> What the task asks: Write the material out again exactly as it stands.

============

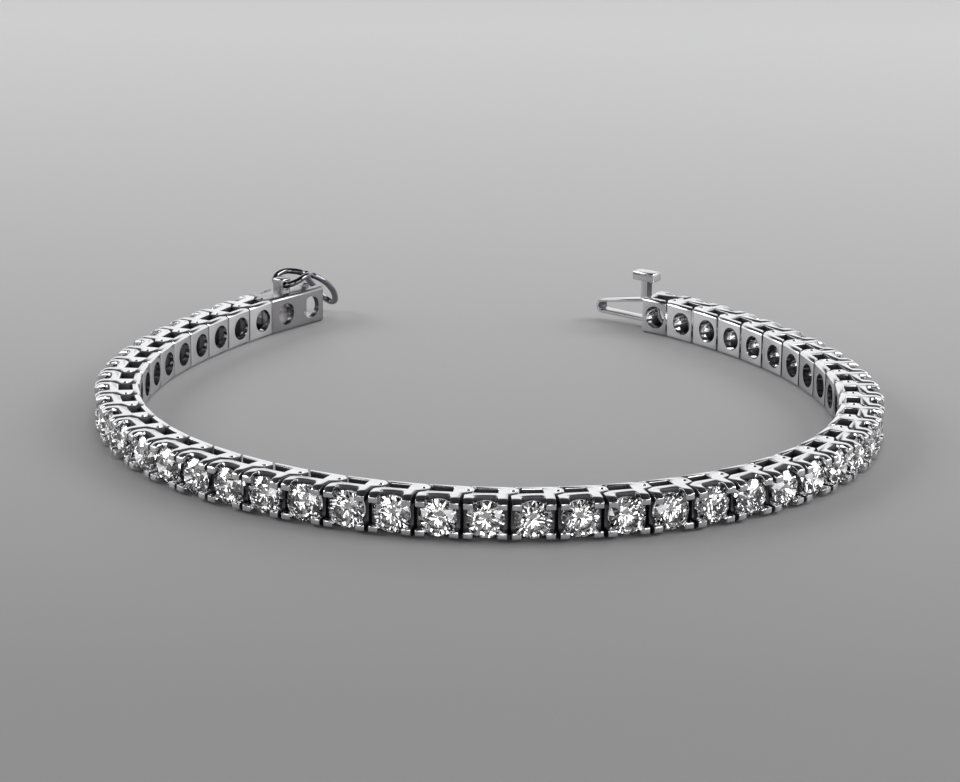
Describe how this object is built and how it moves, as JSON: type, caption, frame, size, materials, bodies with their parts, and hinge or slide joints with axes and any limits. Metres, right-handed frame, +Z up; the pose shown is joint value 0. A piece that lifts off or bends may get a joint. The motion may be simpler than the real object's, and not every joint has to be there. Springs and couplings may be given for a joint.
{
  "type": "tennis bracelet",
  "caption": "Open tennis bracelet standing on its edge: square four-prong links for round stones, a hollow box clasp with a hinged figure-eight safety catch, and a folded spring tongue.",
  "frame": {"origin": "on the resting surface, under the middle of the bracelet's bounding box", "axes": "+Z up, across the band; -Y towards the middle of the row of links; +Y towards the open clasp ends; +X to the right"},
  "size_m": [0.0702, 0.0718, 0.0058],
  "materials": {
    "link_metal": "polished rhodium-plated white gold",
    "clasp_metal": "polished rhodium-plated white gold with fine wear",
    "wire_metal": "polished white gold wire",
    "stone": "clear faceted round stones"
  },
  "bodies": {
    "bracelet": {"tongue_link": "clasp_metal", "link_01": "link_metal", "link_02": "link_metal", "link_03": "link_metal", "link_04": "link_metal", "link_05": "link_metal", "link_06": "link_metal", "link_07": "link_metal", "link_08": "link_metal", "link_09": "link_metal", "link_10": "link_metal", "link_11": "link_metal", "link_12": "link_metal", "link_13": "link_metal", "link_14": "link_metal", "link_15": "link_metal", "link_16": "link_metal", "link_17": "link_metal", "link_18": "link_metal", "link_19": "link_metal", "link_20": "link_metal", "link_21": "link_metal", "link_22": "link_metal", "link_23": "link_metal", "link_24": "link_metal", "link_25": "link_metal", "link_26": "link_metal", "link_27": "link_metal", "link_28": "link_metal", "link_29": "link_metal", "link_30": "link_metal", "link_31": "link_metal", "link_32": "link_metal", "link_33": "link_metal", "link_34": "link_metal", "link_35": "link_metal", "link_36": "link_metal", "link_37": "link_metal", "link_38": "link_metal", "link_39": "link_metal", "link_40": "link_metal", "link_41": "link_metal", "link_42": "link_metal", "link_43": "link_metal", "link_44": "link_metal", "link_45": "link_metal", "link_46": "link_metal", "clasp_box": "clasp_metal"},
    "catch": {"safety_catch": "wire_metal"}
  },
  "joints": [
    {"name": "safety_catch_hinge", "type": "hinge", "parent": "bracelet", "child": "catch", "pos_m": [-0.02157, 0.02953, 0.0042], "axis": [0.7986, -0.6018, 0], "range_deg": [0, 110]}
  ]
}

============

> Task output:
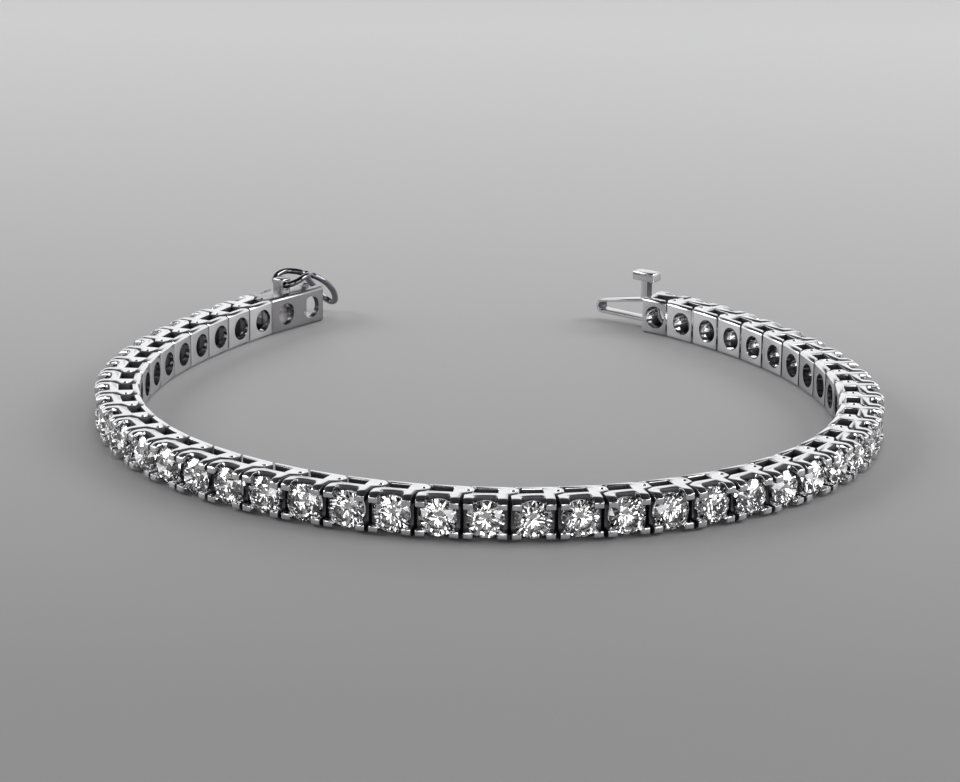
Describe how this object is built and how it moves, as JSON: type, caption, frame, size, materials, bodies with their parts, and hinge or slide joints with axes and any limits. Metres, right-handed frame, +Z up; the pose shown is joint value 0. A piece that lifts off or bends may get a joint. The motion may be simpler than the real object's, and not every joint has to be there. Springs and couplings may be given for a joint.
{
  "type": "tennis bracelet",
  "caption": "Open tennis bracelet standing on its edge: square four-prong links for round stones, a hollow box clasp with a hinged figure-eight safety catch, and a folded spring tongue.",
  "frame": {"origin": "on the resting surface, under the middle of the bracelet's bounding box", "axes": "+Z up, across the band; -Y towards the middle of the row of links; +Y towards the open clasp ends; +X to the right"},
  "size_m": [0.0702, 0.0718, 0.0058],
  "materials": {
    "link_metal": "polished rhodium-plated white gold",
    "clasp_metal": "polished rhodium-plated white gold with fine wear",
    "wire_metal": "polished white gold wire",
    "stone": "clear faceted round stones"
  },
  "bodies": {
    "bracelet": {"tongue_link": "clasp_metal", "link_01": "link_metal", "link_02": "link_metal", "link_03": "link_metal", "link_04": "link_metal", "link_05": "link_metal", "link_06": "link_metal", "link_07": "link_metal", "link_08": "link_metal", "link_09": "link_metal", "link_10": "link_metal", "link_11": "link_metal", "link_12": "link_metal", "link_13": "link_metal", "link_14": "link_metal", "link_15": "link_metal", "link_16": "link_metal", "link_17": "link_metal", "link_18": "link_metal", "link_19": "link_metal", "link_20": "link_metal", "link_21": "link_metal", "link_22": "link_metal", "link_23": "link_metal", "link_24": "link_metal", "link_25": "link_metal", "link_26": "link_metal", "link_27": "link_metal", "link_28": "link_metal", "link_29": "link_metal", "link_30": "link_metal", "link_31": "link_metal", "link_32": "link_metal", "link_33": "link_metal", "link_34": "link_metal", "link_35": "link_metal", "link_36": "link_metal", "link_37": "link_metal", "link_38": "link_metal", "link_39": "link_metal", "link_40": "link_metal", "link_41": "link_metal", "link_42": "link_metal", "link_43": "link_metal", "link_44": "link_metal", "link_45": "link_metal", "link_46": "link_metal", "clasp_box": "clasp_metal"},
    "catch": {"safety_catch": "wire_metal"}
  },
  "joints": [
    {"name": "safety_catch_hinge", "type": "hinge", "parent": "bracelet", "child": "catch", "pos_m": [-0.02157, 0.02953, 0.0042], "axis": [0.7986, -0.6018, 0], "range_deg": [0, 110]}
  ]
}